* start *
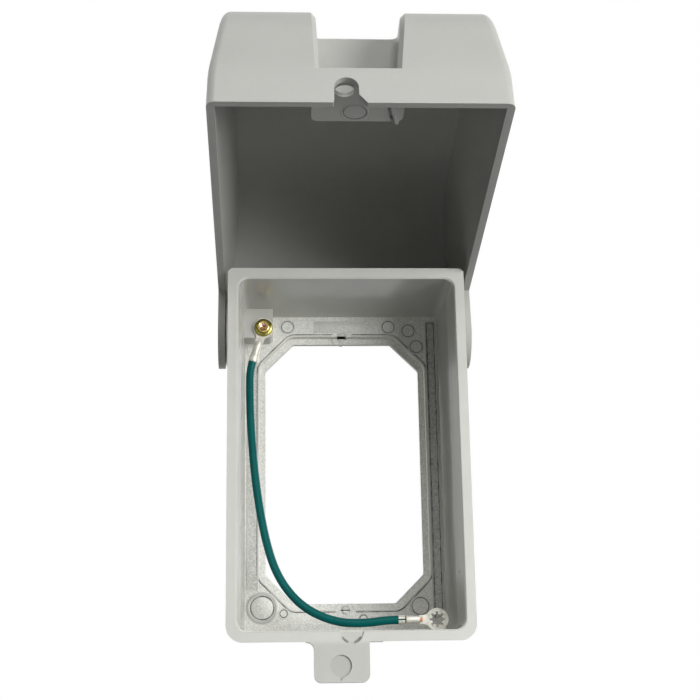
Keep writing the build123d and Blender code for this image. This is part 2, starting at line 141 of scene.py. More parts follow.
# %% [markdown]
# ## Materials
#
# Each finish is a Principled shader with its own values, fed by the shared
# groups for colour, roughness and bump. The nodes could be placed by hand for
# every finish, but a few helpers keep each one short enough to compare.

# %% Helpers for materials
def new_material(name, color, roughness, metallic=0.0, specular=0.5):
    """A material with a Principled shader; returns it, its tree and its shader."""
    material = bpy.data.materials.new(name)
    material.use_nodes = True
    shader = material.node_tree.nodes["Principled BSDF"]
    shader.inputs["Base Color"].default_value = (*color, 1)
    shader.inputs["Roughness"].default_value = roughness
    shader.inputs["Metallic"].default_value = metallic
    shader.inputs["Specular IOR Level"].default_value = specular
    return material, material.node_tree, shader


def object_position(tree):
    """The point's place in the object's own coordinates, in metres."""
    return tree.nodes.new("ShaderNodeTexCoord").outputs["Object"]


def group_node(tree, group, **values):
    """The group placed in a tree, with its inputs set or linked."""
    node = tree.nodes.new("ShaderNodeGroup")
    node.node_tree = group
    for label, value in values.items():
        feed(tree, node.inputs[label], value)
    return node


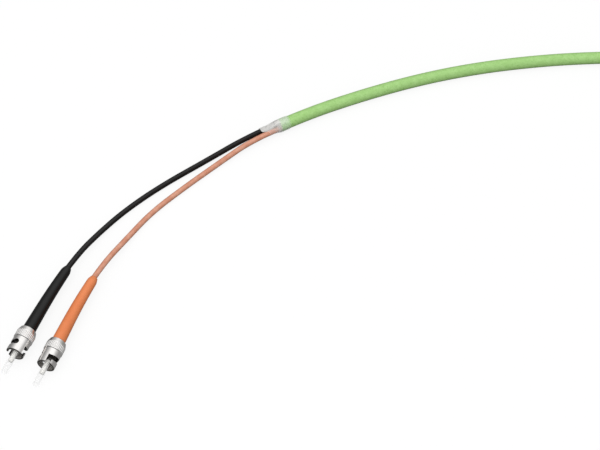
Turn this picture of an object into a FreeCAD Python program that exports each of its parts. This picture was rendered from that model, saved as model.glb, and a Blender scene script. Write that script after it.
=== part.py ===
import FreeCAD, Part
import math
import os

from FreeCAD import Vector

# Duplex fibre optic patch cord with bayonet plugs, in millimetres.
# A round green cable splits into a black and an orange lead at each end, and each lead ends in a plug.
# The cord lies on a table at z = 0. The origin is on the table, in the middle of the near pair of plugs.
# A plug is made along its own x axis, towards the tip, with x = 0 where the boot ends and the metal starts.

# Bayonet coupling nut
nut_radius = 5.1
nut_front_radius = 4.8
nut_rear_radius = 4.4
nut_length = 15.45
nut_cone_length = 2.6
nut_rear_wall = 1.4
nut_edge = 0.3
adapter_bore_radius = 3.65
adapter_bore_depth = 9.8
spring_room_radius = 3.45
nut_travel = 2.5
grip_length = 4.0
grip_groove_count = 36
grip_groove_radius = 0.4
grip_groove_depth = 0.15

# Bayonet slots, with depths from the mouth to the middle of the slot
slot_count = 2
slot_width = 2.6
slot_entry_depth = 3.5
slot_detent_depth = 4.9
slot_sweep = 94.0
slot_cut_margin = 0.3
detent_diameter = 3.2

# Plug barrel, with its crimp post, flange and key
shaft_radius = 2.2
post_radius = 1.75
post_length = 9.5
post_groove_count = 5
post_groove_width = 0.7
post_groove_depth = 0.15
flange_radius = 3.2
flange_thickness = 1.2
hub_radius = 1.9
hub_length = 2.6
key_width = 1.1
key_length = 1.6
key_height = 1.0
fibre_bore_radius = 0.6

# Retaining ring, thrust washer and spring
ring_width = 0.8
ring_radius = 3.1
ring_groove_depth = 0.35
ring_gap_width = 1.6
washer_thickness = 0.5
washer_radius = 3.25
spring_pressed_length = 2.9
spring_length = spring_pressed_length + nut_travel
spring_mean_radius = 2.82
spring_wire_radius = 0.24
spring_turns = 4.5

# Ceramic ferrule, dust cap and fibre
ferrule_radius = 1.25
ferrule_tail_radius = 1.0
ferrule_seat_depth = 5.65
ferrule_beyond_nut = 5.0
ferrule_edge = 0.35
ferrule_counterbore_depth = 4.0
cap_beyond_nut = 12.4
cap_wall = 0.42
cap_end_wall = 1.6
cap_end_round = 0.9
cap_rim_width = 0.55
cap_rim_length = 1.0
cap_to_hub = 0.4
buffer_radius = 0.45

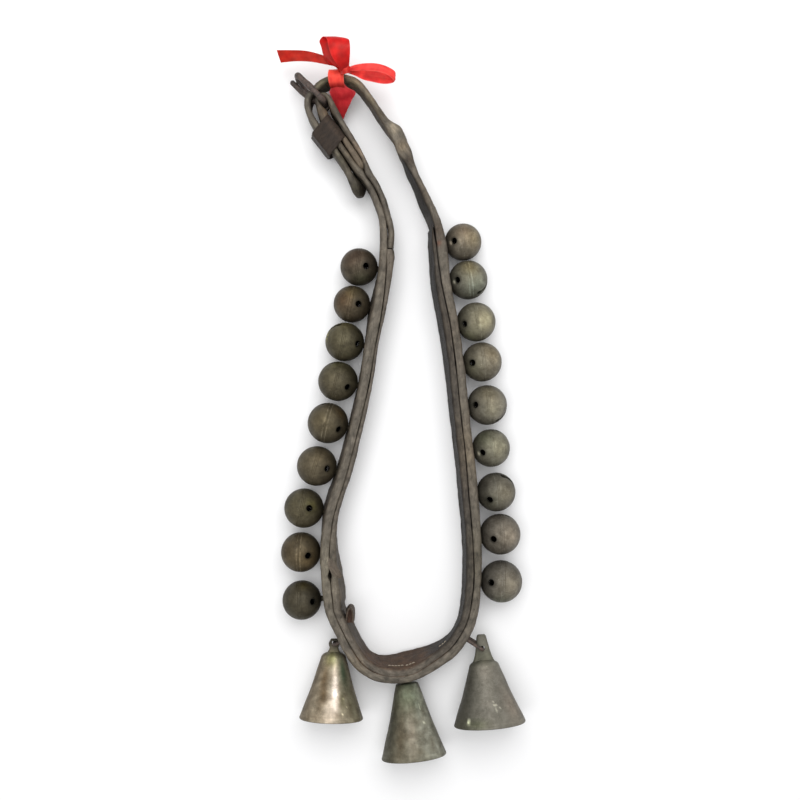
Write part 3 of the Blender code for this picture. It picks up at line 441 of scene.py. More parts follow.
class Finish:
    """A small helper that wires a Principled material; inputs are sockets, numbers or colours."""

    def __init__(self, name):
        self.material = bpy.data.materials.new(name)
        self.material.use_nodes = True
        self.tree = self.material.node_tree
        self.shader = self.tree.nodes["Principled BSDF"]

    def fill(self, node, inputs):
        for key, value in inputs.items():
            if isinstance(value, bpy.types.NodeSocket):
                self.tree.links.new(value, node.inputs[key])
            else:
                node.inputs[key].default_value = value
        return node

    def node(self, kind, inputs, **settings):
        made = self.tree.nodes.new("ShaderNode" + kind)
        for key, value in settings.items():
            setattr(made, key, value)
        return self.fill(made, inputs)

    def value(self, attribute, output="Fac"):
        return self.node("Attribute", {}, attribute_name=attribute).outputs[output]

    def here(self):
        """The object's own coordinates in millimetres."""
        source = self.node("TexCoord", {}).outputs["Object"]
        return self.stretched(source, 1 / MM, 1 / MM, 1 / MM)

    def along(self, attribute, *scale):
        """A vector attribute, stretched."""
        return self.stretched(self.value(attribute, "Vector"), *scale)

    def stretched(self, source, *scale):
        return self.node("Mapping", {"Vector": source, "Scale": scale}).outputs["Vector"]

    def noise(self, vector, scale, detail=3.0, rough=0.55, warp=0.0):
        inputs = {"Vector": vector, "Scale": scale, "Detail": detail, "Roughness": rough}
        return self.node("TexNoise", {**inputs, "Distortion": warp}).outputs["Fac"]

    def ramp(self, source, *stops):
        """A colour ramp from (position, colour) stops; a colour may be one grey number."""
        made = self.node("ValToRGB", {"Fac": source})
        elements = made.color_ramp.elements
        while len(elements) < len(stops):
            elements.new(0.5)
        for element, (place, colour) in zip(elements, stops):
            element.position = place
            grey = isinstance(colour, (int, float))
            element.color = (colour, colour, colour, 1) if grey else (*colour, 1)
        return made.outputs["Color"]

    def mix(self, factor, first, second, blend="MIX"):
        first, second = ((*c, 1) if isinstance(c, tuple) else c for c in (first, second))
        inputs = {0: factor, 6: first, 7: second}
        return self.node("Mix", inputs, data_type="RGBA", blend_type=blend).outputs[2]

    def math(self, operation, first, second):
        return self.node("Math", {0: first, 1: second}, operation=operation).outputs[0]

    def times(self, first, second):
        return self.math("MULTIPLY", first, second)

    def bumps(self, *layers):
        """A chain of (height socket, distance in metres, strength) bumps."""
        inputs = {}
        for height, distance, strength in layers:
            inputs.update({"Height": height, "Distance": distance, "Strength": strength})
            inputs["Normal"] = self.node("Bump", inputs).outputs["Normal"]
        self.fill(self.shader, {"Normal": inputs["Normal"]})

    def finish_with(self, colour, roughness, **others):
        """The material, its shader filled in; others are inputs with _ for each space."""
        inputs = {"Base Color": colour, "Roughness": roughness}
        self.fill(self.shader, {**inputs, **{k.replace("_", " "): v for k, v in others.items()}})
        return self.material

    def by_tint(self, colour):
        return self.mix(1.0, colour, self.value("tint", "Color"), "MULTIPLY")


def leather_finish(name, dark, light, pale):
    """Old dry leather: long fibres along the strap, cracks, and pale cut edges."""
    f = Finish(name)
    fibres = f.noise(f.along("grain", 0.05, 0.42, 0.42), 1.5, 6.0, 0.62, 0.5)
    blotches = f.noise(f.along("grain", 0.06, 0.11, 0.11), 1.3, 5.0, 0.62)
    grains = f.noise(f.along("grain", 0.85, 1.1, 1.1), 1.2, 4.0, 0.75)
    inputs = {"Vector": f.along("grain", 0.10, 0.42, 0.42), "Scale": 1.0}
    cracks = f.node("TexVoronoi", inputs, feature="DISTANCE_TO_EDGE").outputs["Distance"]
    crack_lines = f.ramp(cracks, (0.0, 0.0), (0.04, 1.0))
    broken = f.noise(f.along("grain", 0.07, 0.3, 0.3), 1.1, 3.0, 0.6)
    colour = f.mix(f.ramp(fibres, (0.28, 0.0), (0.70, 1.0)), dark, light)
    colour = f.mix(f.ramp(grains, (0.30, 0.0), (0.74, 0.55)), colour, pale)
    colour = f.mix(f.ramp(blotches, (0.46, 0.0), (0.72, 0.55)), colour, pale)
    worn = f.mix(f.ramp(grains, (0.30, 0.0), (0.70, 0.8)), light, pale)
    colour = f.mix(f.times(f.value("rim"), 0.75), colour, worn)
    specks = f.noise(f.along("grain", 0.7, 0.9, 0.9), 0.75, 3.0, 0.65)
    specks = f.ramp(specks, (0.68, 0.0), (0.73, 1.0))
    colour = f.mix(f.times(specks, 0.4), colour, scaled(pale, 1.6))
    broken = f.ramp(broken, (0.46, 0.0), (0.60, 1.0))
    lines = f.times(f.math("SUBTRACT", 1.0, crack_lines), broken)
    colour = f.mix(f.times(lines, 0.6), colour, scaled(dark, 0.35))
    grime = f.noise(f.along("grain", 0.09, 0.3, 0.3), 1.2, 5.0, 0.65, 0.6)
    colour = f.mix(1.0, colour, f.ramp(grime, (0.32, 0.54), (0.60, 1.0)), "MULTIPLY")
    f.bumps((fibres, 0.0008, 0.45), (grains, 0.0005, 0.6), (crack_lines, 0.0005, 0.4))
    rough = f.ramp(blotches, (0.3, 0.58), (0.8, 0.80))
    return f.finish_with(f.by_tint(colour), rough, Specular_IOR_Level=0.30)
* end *
** Exercise task **
Above are the records; print exactly the lines from the line with "Turn this picture" to the line with "grip_groove_depth = 0.15", including both, and nothing else.

** Finished answer **
Turn this picture of an object into a FreeCAD Python program that exports each of its parts. This picture was rendered from that model, saved as model.glb, and a Blender scene script. Write that script after it.
=== part.py ===
import FreeCAD, Part
import math
import os

from FreeCAD import Vector

# Duplex fibre optic patch cord with bayonet plugs, in millimetres.
# A round green cable splits into a black and an orange lead at each end, and each lead ends in a plug.
# The cord lies on a table at z = 0. The origin is on the table, in the middle of the near pair of plugs.
# A plug is made along its own x axis, towards the tip, with x = 0 where the boot ends and the metal starts.

# Bayonet coupling nut
nut_radius = 5.1
nut_front_radius = 4.8
nut_rear_radius = 4.4
nut_length = 15.45
nut_cone_length = 2.6
nut_rear_wall = 1.4
nut_edge = 0.3
adapter_bore_radius = 3.65
adapter_bore_depth = 9.8
spring_room_radius = 3.45
nut_travel = 2.5
grip_length = 4.0
grip_groove_count = 36
grip_groove_radius = 0.4
grip_groove_depth = 0.15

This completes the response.